The difference is that this catalog is ordering something from you.

What it's ordering is a record take of more than $1 trillion in individual income tax revenue. Revenue to the U.S. Treasury from individuals was up a whopping 12.6 percent in fiscal year 2006. Did you receive a 12.6 percent salary increase last year?

To make matters worse, chances are that the typical American will not be calculating this record tax liability on his or her own. In what may be the most telling tax stat of our time, some 60 percent of Americans now use the services of a paid specialist to prepare their return. When a majority of citizens no longer can -- or try to -- interpret the tax code and figure their own tax bill, we have passed into bureaucratic Nirvana. Government by guru has become our national fiscal religion.

Right about this time, what comes next for most advocates of tax simplicity like me is a renewed call for drastic overhaul of the U.S. tax code. This year advocates have some overseas reinforcement for this view. The World Economic Forum's report on global competitiveness found that the inefficiency of the U.S. tax system ranks it 107th among the 117 nations included in its analysis.

Earlier this month a fresh effort was initiated in Congress to restore reason to our nation's tax policies. Former Majority Leader Dick Armey is the chairman of Freedom Works, a group dedicated to smaller government and lower taxes. In conjunction with the Republican Study Committee, the group held a rally last week on Capitol Hill to drum up support for the Taxpayer Bill of Rights.
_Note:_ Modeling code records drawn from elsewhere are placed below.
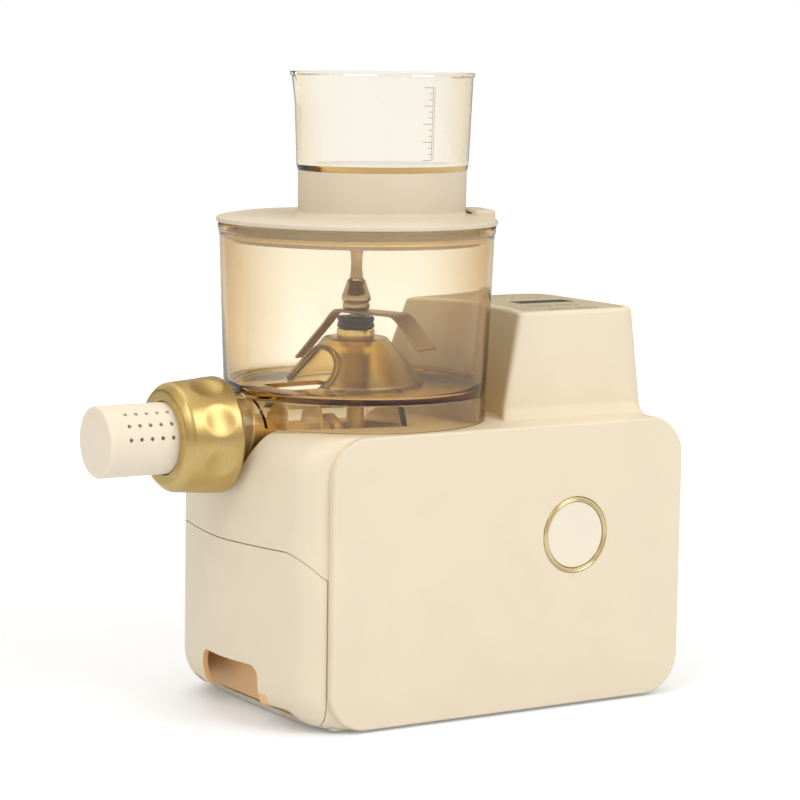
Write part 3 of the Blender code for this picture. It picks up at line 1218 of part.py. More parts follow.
def build_die():
    """Build the die cap: a closed tube with two groups of small holes and a flange held by the ring nut."""
    flange = BARREL_NECK_RADIUS + THREAD_RIDGE / 2
    inner = DIE_RADIUS - DIE_WALL
    profile = [(flange, DIE_FLANGE_BACK), (flange, DIE_FLANGE_FRONT), (DIE_RADIUS, DIE_FLANGE_FRONT),
               (DIE_RADIUS, DIE_END + DIE_EDGE), (DIE_RADIUS - DIE_EDGE / 3, DIE_END + DIE_EDGE / 3),
               (DIE_RADIUS - DIE_EDGE, DIE_END), (0, DIE_END), (0, DIE_END + DIE_WALL),
               (inner, DIE_END + DIE_WALL), (inner, DIE_FLANGE_BACK)]
    die = turned("die_cap", profile, "cream", axis="X", place=(0, 0, AXIS_Z), closed=True)
    work = bmesh.new()
    turns = [DIE_FIRST_ROW + row * DIE_ROW_STEP + 2 * math.pi * group / DIE_HOLE_GROUPS
             for group in range(DIE_HOLE_GROUPS) for row in range(DIE_HOLE_ROWS)]
    for angle in turns:
        for column in range(DIE_HOLE_COLUMNS):
            x = DIE_HOLE_FIRST + column * DIE_HOLE_PITCH
            turn = Matrix.Rotation(angle, 4, "X")
            reach = DIE_RADIUS - DIE_WALL / 2
            place = Matrix.Translation((x, 0, AXIS_Z)) @ turn @ Matrix.Translation((0, 0, reach))
            bmesh.ops.create_cone(work, cap_ends=True, segments=DIE_HOLE_SIDES, radius1=DIE_HOLE_RADIUS,
                                  radius2=DIE_HOLE_RADIUS, depth=2 * DIE_WALL, matrix=place)
    cut(die, add_object("die_hole_cutter", mesh_of("die_hole_cutter", work)))
    return smooth(die)


def oval(centre_x, half_length, half_width, height, spout=0.0):
    """List the points of a level oval, pulled out to a spout at its -X end."""
    made = []
    for index in range(OVAL_POINTS):
        share = index / OVAL_POINTS
        angle = 2 * math.pi * share
        away = abs(share - 0.5) / SPOUT_WIDTH_SHARE
        pull = spout * max(0.0, 1.0 - away) ** SPOUT_POWER
        made.append((centre_x + half_length * math.cos(angle) - pull, half_width * math.sin(angle), height))
    return made


def build_lid():
    """Build the lid with its oval neck, its skirt, its catch and the gasket."""
    under = LID_BOTTOM
    top = LID_TOP + LID_CROWN
    profile = [(0, top), (NECK_HALF_LENGTH + NECK_X, top), (LID_RADIUS - LID_EDGE / 2, LID_TOP),
               (LID_RADIUS, LID_TOP - LID_EDGE / 2), (LID_RADIUS, under), (LID_SKIRT_RADIUS, under),
               (LID_SKIRT_RADIUS, under - LID_SKIRT_DEPTH), (LID_SKIRT_BORE, under - LID_SKIRT_DEPTH),
               (LID_SKIRT_BORE, top - LID_THICKNESS), (0, top - LID_THICKNESS)]
    lid = turned("lid", profile, "cream")
    low = top - LID_THICKNESS
    neck = loft("neck_form", [oval(NECK_X, NECK_HALF_LENGTH, NECK_HALF_WIDTH, low),
                              oval(NECK_X, NECK_HALF_LENGTH, NECK_HALF_WIDTH, NECK_TOP_Z)])
    join(lid, neck)
    chute = [oval(NECK_X, NECK_HALF_LENGTH - NECK_WALL, NECK_HALF_WIDTH - NECK_WALL, height)
             for height in (low - OVERRUN, NECK_TOP_Z + OVERRUN)]
    cut(lid, loft("chute_cutter", chute))
    tab = box("tab_form", (TAB_START, -TAB_WIDTH / 2, low),
              (TAB_START + TAB_LENGTH, TAB_WIDTH / 2, LID_TOP + TAB_HEIGHT))
    slot = box("tab_slot_cutter", (TAB_START - OVERRUN, -TAB_WIDTH / 4, top + GAP),
               (TAB_START + TAB_LENGTH / 2, TAB_WIDTH / 4, LID_TOP + 2 * TAB_HEIGHT / 3))
    tab.rotation_euler.z = slot.rotation_euler.z = TAB_TURN
    cut(join(lid, tab), slot)
    wall_inner = BOWL_TOP_RADIUS - BOWL_WALL
    gasket_top = under - LID_SKIRT_DEPTH / 2
    turned("lid_gasket",
           [(wall_inner - GAP, gasket_top), (wall_inner - GAP, gasket_top - GASKET_HEIGHT),
            (LID_SKIRT_RADIUS + GAP, gasket_top - GASKET_HEIGHT), (LID_SKIRT_RADIUS + GAP, gasket_top)],
           "rubber", closed=True)
    return smooth(lid, 30.0)


def cup_rings(inset, floor):
    """List the cup's sections from a floor height to the rim, drawn in by an inset."""
    rings = []
    base_length, base_width = NECK_HALF_LENGTH + CUP_BASE_PROUD, NECK_HALF_WIDTH + CUP_BASE_PROUD
    for share in CUP_HEIGHT_SHARES:
        length = base_length + (CUP_RIM_HALF_LENGTH - base_length) * share - inset
        width = base_width + (CUP_RIM_HALF_WIDTH - base_width) * share - inset
        height = CUP_BOTTOM + CUP_HEIGHT * share
        below_rim = CUP_TOP - height
        spout = SPOUT_REACH * max(0.0, 1.0 - below_rim / SPOUT_DEPTH)
        lip = CUP_LIP if (below_rim <= CUP_LIP_HEIGHT and not inset) else 0.0
        rings.append(oval(NECK_X, length + lip, width + lip, max(height, floor), spout))
    return rings


def build_cup():
    """Build the clear measuring cup with its spout and the spigot that sits in the neck."""
    cup = loft("measuring_cup", cup_rings(0, CUP_BOTTOM), "amber")
    spigot_inset = NECK_WALL + CUP_FIT
    spigot = [oval(NECK_X, NECK_HALF_LENGTH - spigot_inset, NECK_HALF_WIDTH - spigot_inset, height)
              for height in (CUP_BOTTOM - CUP_SPIGOT_DEPTH, CUP_BOTTOM + CUP_FLOOR / 2)]
    join(cup, loft("spigot_form", spigot))
    hollow = cup_rings(CUP_WALL, CUP_BOTTOM + CUP_FLOOR)
    hollow.append([(x, y, CUP_TOP + OVERRUN) for x, y, _ in hollow[-1]])
    cut(cup, loft("cup_hollow_cutter", hollow))
    return smooth(cup, 30.0)


def build_drawer():
    """Build the storage drawer: the end's curved front with its finger notch, and the tray behind it."""
    back = PLATE_LEFT - DRAWER_SEAM
    front = PLATE_LEFT - END_BULGE - OVERRUN
    low = BASE_TOP + TRAY_CLEARANCE
    top = TRAY_TOP
    web_low = NOTCH_TOP + TRAY_WALL
    wall = TRAY_WALL
    drawer = loft("drawer", core_rings(0), "cream")
    combine(drawer, drawer_block(DRAWER_SEAM, back), "INTERSECT")
    void = loft("drawer_void_cutter", core_rings(DRAWER_FRONT_WALL))
    cut(void, box("web_form", (front, -WEB_HALF_WIDTH, web_low), (back + GAP, WEB_HALF_WIDTH, top)))
    cut(drawer, void)
    flat, slope = DRAWER_RAISE_HALF, DRAWER_RAISE_HALF + DRAWER_RAISE_SLOPE
    under, foot = BODY_BOTTOM - OVERRUN, BODY_BOTTOM + GAP
    raised = [(-slope, under), (slope, under), (slope, foot), (flat, DRAWER_RAISE), (-flat, DRAWER_RAISE),
              (-slope, foot)]
    cut(drawer, loft("raise_cutter", [[(x, y, z) for y, z in raised] for x in (front, back + GAP)]))
    join(drawer, box("tray_form", (TRAY_FRONT, -TRAY_HALF_WIDTH, low),
                     (DRAWER_BACK, TRAY_HALF_WIDTH, top)))
    hollow = loft("drawer_hollow_cutter", core_rings(DRAWER_FRONT_WALL + GAP))
    within = box("hollow_limits", (front, -WEB_HALF_WIDTH + wall, web_low + wall),
                 (TRAY_FRONT + wall + OVERRUN, WEB_HALF_WIDTH - wall, top + OVERRUN))
    combine(hollow, within, "INTERSECT")
    cut(drawer, hollow,
        box("tray_hollow_cutter", (TRAY_FRONT + wall, -TRAY_HALF_WIDTH + wall, low + wall),
            (DRAWER_BACK - wall, TRAY_HALF_WIDTH - wall, top + 2 * OVERRUN)))
    rings = []
    for x, near, corner in ((front, NOTCH_NEAR - NOTCH_SLOPE, 2 * NOTCH_CORNER),
                            (TRAY_FRONT - GAP, NOTCH_NEAR, NOTCH_CORNER)):
        shape = arc((NOTCH_FAR - corner, NOTCH_TOP - corner), corner, 0, 90, 3)
        shape += arc((near + corner, NOTCH_TOP - corner), corner, 90, 180, 3)
        rings.append([(x, y, z) for y, z in shape + [(near, -OVERRUN), (NOTCH_FAR, -OVERRUN)]])
    cut(drawer, loft("notch_cutter", rings))
    return smooth(drawer, 40.0)


def move_over_origin():
    """Move every piece and cutter along X, so that the machine's middle lies over the origin."""
    for item in [*PIECES.objects, *CUTTERS.objects]:
        item.location.x -= MIDDLE_X


def main():
    """Build every piece."""
    build_housing()
    build_side_plates()
    build_base()
    build_control_panel()
    build_button()
    build_drive()
    build_power()
    build_bowl()
    build_cone()
    build_spindle()
    build_auger()
    build_ring_nut()
    build_die()
    build_lid()
    build_cup()
    build_drawer()
    move_over_origin()


clear_scene()
PIECES = new_collection("pasta_maker")
CUTTERS = new_collection("cutters")
main()
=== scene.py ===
"""Dressed model of an electric pasta maker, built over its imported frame.

Lengths are metres, with +Z up, -X toward the die cap, and -Y toward the side plate with the push button.
Sizes count along X from the bowl's axis. Each finished piece is moved to the frame's own origin.
"""
from __future__ import annotations

import json
import logging
import math
from dataclasses import dataclass
from enum import Enum
from typing import Any, Sequence

import bmesh
import bpy
from mathutils import Matrix, Vector

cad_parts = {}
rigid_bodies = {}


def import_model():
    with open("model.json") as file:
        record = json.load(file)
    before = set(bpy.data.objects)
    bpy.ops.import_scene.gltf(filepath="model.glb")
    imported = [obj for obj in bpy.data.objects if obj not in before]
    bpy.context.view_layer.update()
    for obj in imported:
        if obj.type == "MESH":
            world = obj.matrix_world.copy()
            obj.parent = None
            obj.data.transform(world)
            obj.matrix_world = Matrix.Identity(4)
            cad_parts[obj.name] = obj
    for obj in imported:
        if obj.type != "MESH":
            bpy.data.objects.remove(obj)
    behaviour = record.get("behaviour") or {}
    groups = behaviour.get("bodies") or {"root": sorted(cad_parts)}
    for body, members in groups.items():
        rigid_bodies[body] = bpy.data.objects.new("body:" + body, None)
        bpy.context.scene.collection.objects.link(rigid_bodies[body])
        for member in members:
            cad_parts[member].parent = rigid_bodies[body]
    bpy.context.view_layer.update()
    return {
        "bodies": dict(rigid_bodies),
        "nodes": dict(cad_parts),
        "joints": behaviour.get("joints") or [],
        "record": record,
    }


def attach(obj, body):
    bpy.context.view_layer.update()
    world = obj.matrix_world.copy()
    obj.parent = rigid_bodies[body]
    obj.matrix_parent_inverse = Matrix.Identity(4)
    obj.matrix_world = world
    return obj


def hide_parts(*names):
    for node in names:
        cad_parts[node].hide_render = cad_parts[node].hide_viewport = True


LOG = logging.getLogger("pasta_maker")
BOWL_X = -0.00815  # where the bowl's axis stands in the frame
AXIS_Z = 0.1472  # the height of the extruder's axis
GAP = 0.0003  # the clearance between pieces that fit
OVERRUN = 0.004  # how far a cutter reaches past what it cuts
PRINT_LIFT = 0.00002  # how far printed marks stand off their face
PRINT_DEPTH = 0.00004  # how thick printed marks are
MIX_SHARE, MIX_FIRST, MIX_SECOND, MIX_RESULT = 0, 6, 7, 2  # the colour sockets of a Mix node

Point = tuple[float, float, float]
Flat = tuple[float, float]
Colour = tuple[float, float, float]
Socket = bpy.types.NodeSocket

EXTRUDER_LINE: Point = (0, 0, AXIS_Z)
BUTTON_PLACE: Point = (0.0933, -0.0720, 0.0923)
BUTTON_RADIUS = 0.0201


class Axis(Enum):
    """The frame's axes that a turned piece can stand on."""

    X = "X"
    Y = "Y"
    Z = "Z"


class Way(Enum):
    """How one solid is combined with another."""

    CUT = "DIFFERENCE"
    JOIN = "UNION"
    KEEP = "INTERSECT"


# ---- Outlines and meshes ----


def arc(centre: Flat, radius: float, start: float, end: float, steps: int) -> list[Flat]:
    """List points on an arc, both ends included.

    Args:
        centre: The arc's centre.
        radius: Its radius.
        start: The first angle in degrees.
        end: The last angle in degrees.
        steps: How many stretches the arc has.

    Returns:
        The points in order.
    """
    angles = [math.radians(start + (end - start) * step / steps) for step in range(steps + 1)]
    return [(centre[0] + radius * math.cos(a), centre[1] + radius * math.sin(a)) for a in angles]


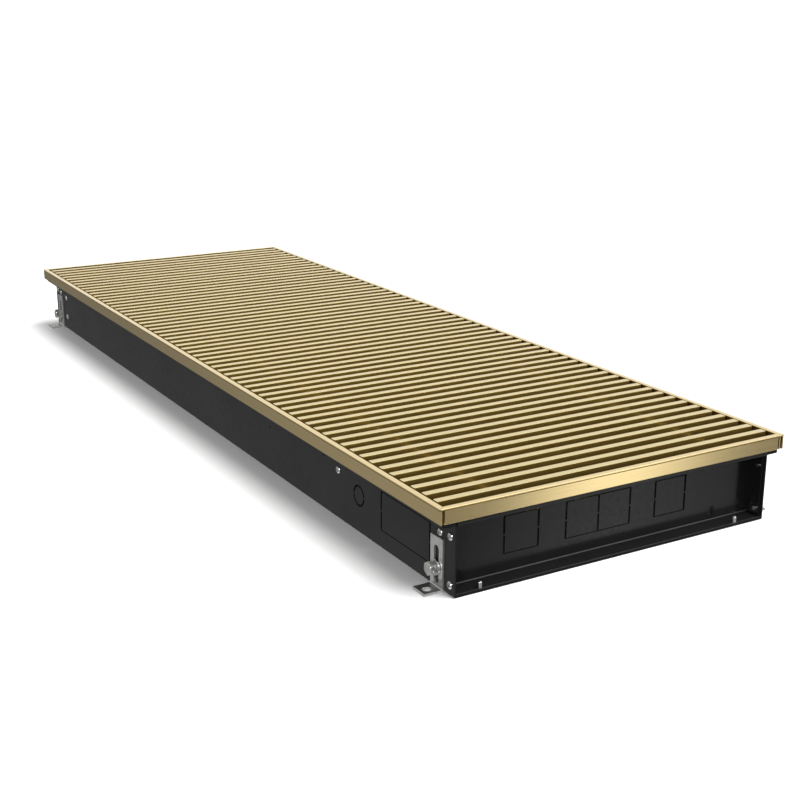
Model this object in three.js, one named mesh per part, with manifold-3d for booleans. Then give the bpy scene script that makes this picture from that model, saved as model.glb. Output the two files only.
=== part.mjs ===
// Trench convector heater: a shallow steel trough let into a floor, with a finned
// copper coil inside, a gold anodised edge frame round the top and a roll-up grille
// of cross slats lying in the frame. Millimetres, +Z up.
// X runs along the trough (+X is the connection end), Y across it.
// The origin is under the centre of the trough, on the plane the trough stands on.
import * as THREE from "three";
import { mergeVertices } from "three/addons/utils/BufferGeometryUtils.js";
import Module from "manifold-3d";

const wasm = await Module();
wasm.setup();

// ---------------------------------------------------------------- dimensions
const GAP = 0.3; // air left between touching pieces

// Overall
const FRAME_LENGTH = 1000; // edge frame, outside
const FRAME_WIDTH = 340;
const TOTAL_HEIGHT = 74; // trough bottom to frame top

// Trough
const TROUGH_LENGTH = 993.8;
const TROUGH_WIDTH = 310;
const SHEET = 1.2; // steel sheet
const HEM = 3.8; // folded-over edge flange of the trough
const RIM_TOP = 61.2; // top of the trough's edge flange
const RIM_OUT = 11; // how far the edge flange stands out

// End panels, set back from the trough's ends
const PANEL_FACE_X = 480.5;
const PANEL_SIDE_FLANGE_X = 494.7;
const PANEL_BOTTOM_FLANGE_X = 496.6;
const PANEL_TOP_FLANGE_X = 497.9;
const PANEL_HALF_WIDTH = 153.5;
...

Like the seed dropped on hard ground, however, this Bill of Rights is unlikely to take root in a Congress that seems more bent every day on massive tax hikes. The prime targets for liberal Democrats on Capital Hill are the child tax credit and marriage protection relief, measures that, thanks to the insistence of these same liberals, are set to partially or completely expire after 2010.

The case of the child tax credit particularly illustrates the problem. A $500-per-child credit for each child 17 years of age and under was dubbed the "Crown Jewel" of the Republican Contract with America in 1994. The GOP victory in House races that year paved the way for adoption of the credit, which, in truth, had enjoyed intellectual and political support from key figures in both major parties. The popular credit finally passed in 1997, and Congress doubled it in 2001 at President Bush's insistence.

The credit now returns an estimated $46 billion to families with children every year. That's money that can help pay for braces, buy a bicycle, or purchase a math tutoring program for the family computer. It might even finance an ice cream cone or a trip to the zoo. The point is, it's the family's money, and parents, and nations, make wise investments when they invest in kids.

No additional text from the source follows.